7. Now, on the brake pads. This is pretty easy. The pads come with a whole ton of spacers. Put the amount you want on the pad post, and put them onto your brakes. Put enough spacers on until the pads are fairly close to the rim. The closer to the rim, the better; at least I think so. Now, once at desired distance to the rim, squeeze your brakes in, so the pads lock up on the rim. This will make it easier to tighten down the pads (so they won’t move. Tighten down the pads, and…. YOU’RE DONE!

Now all is left to do, is cut any excess cable off, and either put a cable end piece on, or just some table (to avoid the ends from fraying.) Also, consider using a zip tie up near your head tube to keep the cable in place.

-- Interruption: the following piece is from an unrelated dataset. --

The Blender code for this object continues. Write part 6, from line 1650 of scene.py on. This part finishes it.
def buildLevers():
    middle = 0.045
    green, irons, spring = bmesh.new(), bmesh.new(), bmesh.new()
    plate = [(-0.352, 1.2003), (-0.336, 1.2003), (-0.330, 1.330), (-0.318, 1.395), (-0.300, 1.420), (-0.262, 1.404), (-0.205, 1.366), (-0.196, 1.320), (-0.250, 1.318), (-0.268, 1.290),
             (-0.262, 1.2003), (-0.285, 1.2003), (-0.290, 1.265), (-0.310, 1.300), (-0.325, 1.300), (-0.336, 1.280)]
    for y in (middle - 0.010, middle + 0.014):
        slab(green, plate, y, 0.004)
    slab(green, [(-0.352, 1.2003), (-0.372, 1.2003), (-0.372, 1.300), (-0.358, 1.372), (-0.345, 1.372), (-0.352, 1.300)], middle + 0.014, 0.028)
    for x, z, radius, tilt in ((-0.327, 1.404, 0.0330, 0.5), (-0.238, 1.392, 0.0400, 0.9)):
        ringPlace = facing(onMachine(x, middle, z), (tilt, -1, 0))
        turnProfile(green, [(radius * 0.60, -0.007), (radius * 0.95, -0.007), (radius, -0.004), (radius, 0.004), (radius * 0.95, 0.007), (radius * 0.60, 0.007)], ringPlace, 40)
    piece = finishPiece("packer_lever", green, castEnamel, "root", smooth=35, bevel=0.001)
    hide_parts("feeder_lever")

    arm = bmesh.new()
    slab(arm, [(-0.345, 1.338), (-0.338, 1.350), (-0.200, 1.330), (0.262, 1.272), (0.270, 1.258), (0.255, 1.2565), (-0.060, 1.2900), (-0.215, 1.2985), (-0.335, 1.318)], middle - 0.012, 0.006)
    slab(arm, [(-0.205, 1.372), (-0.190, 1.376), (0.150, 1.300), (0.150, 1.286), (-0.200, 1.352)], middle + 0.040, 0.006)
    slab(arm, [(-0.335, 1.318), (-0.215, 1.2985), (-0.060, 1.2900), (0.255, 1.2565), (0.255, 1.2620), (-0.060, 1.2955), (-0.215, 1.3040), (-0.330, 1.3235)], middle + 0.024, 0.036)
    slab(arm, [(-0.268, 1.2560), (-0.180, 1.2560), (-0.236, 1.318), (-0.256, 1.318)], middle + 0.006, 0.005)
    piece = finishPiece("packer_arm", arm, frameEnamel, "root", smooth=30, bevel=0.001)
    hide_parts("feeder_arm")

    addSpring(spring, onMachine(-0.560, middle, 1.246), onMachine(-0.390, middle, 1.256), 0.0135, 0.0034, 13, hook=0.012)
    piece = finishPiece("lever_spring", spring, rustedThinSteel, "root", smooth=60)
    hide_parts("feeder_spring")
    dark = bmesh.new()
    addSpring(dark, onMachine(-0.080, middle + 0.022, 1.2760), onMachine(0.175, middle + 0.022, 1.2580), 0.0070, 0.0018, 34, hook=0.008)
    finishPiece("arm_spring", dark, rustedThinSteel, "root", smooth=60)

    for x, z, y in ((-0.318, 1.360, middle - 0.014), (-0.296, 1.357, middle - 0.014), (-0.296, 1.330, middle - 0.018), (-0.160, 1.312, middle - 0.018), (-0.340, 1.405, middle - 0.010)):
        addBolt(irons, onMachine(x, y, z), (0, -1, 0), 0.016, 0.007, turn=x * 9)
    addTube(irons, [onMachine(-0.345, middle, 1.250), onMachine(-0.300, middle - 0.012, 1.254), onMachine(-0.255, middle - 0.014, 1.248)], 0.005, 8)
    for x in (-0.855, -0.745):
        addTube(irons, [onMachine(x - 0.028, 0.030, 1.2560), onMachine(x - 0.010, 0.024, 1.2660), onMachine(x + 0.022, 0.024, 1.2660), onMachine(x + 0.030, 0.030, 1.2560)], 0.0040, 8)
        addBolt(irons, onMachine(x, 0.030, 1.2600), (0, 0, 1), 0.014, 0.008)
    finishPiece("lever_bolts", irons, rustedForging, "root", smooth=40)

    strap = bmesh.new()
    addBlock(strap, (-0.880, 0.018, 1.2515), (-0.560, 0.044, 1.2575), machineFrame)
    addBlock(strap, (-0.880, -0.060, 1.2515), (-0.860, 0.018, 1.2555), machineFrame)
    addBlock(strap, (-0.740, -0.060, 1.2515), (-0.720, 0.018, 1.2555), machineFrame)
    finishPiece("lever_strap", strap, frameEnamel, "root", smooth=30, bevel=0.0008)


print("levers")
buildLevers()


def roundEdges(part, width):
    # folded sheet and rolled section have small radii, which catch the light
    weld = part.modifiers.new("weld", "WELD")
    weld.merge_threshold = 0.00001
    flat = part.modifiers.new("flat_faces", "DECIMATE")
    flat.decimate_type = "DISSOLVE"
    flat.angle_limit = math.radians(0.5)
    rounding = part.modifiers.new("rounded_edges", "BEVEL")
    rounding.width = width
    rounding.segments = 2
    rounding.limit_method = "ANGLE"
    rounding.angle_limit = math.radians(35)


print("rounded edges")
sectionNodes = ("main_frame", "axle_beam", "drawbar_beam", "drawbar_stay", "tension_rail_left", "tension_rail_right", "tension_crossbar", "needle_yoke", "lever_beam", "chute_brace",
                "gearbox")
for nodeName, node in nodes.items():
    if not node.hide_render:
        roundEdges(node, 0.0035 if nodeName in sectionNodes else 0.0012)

One extra tip: Keep your rims clean as often as you can. Just wiping them down with a wet cloth will help tons. I highly recommend looking into buying some Simple Green. It is just an ordinary All-Purpose cleaner, but when you clean your rims with it, it adds a bit of stickiness, which makes the brakes work awesome.

That looks like a lot of words up there, and it is… but it all seems like pretty easy stuff, right? Hope it all makes sense, and good luck. If you are having trouble after reading this, don’t be afraid to ask on the site.